The other three methods of computing the materials cost adjustment factor are outlined in CPR 22.

Actual transportation cost increases up to March 15, 1951, may be added to the base period price if the latter is a delivered price.

New commodities introduced since June 24, 1950, are priced by relating them to comparison commodities dealt in during the base period.

On new commodities falling within categories handled during the base period, a percentage mark-up over a comparison item is applied.

Hardship appeals may be made to OPS by manufacturers for upward price adjustments if ceilings result in operating losses; they will be acted on within 30 days.

Reports on ceiling prices must be filed with OPS in Washington by every manufacturer by May 28, 1951; forms may be obtained from any OPS office.

Information required includes: Category or product line covered by the report; dates of the base period selected; estimated 1950 dollar sales; labor cost adjustment factor for the product; materials cost adjustment factor; proposed price increases, with a percentage comparison with GCPR prices.

Reports of ceiling prices on commodities in a different category from any sold between July 1, 1949, and June 24, 1950, must be filed with OPS. These commodities can be sold after 15 days unless notifed of price disapproval.

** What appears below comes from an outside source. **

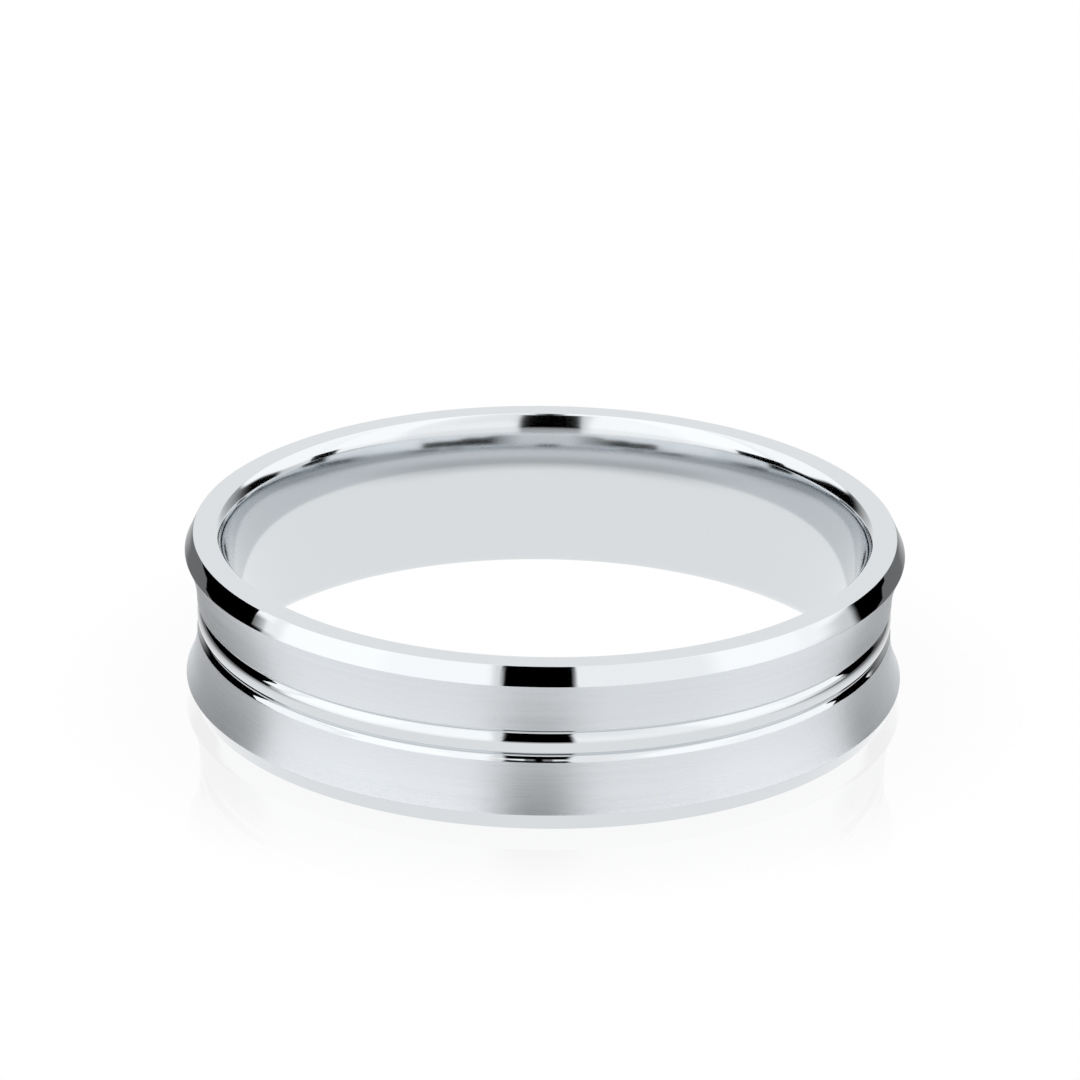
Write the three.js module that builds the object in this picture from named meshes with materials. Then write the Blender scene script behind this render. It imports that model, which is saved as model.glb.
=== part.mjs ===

The CHAIRMAN. You further stated you would issue another order. First, as I remember—it was several weeks ago—you gave all manufacturers an order concerning certain manufactures.

Mr. JOHNSTON. There is the interim policy, Senator, the policy before we get to what we call the basic policy. The basic policy is that an industry cannot come in and ask for a price increase if it is in excess profits, but before you get to that basic policy there are many inequities which have to be adjusted, so we have an interim manufacturers' pricing policy which will go into effect the 28th of this month.

The CHAIRMAN. That does not include the certain things you say are exempt.

Mr. Johnston. It does not include basic steel, aluminum; they are already under another agreement entered into on prices.

The CIA'R TAN. This question of issuing licenses on all business firms in America.